## [Aim of the exercise]
Say how many lines hold the string "that"; please write nothing but the number.
____ Material provided
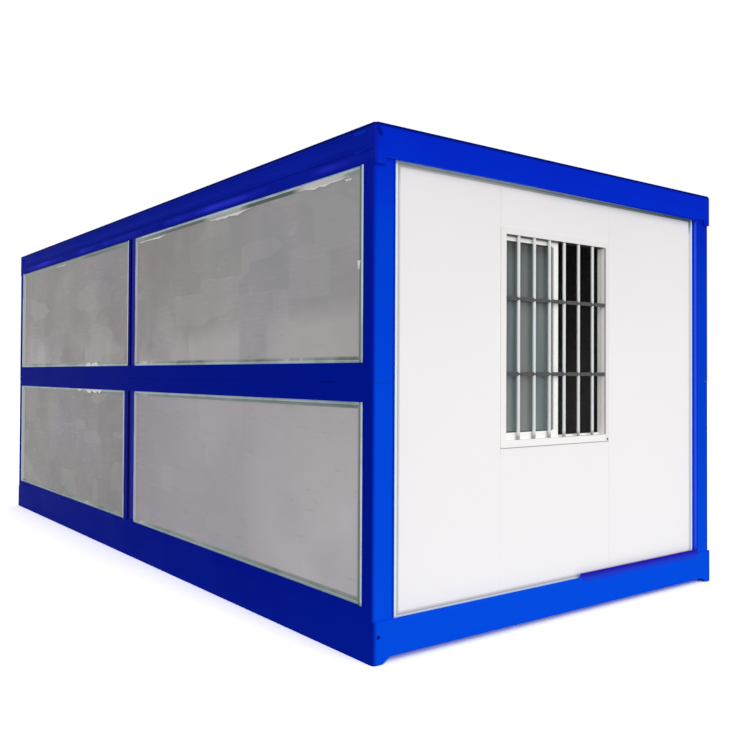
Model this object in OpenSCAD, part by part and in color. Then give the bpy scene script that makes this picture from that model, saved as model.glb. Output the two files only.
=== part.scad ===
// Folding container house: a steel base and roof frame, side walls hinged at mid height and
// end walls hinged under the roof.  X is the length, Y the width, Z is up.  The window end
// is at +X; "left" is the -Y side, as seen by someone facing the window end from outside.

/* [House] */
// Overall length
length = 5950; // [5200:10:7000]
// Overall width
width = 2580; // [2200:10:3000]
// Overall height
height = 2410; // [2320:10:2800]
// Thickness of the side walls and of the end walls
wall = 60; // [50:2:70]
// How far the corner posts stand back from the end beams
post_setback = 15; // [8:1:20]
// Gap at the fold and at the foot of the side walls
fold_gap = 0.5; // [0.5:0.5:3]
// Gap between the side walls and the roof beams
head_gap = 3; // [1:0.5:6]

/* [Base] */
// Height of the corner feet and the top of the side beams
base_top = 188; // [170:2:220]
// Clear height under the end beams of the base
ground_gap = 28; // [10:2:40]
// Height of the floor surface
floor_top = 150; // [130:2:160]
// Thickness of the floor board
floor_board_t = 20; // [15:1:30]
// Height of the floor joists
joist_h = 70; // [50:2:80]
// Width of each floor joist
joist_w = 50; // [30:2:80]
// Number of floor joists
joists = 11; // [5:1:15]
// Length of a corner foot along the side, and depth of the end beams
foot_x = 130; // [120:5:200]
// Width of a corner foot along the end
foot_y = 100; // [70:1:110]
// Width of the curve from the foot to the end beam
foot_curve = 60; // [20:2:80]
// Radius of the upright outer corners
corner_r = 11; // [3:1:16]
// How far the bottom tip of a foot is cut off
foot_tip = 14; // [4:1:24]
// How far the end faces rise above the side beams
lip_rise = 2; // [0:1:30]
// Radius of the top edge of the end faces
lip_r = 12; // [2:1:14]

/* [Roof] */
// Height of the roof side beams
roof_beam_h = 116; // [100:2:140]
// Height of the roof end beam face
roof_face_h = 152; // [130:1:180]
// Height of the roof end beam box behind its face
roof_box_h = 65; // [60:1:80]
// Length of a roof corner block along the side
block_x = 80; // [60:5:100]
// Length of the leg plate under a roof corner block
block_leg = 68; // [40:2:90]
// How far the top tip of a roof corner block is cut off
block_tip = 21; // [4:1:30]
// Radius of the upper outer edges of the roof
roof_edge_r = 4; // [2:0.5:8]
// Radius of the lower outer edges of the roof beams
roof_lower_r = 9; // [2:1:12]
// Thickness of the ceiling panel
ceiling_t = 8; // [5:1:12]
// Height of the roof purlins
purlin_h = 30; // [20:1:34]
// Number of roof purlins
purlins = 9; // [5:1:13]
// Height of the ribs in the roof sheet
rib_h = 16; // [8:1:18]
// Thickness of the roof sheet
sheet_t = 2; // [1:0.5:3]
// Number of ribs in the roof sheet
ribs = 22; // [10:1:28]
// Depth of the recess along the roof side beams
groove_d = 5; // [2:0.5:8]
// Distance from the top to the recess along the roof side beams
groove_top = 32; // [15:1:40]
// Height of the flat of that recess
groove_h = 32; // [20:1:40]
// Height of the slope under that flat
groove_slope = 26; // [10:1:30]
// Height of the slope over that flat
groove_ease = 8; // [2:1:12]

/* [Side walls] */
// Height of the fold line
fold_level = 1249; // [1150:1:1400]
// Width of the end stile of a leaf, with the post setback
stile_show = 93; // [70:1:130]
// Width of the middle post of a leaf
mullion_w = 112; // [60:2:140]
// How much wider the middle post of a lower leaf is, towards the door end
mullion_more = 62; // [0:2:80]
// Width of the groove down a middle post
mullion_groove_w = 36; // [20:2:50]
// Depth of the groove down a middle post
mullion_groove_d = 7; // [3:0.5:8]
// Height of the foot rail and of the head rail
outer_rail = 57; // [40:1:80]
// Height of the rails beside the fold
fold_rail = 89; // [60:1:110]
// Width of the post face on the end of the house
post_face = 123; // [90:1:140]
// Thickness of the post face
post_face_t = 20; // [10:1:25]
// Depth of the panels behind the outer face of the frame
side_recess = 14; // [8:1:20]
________
## [The response]
4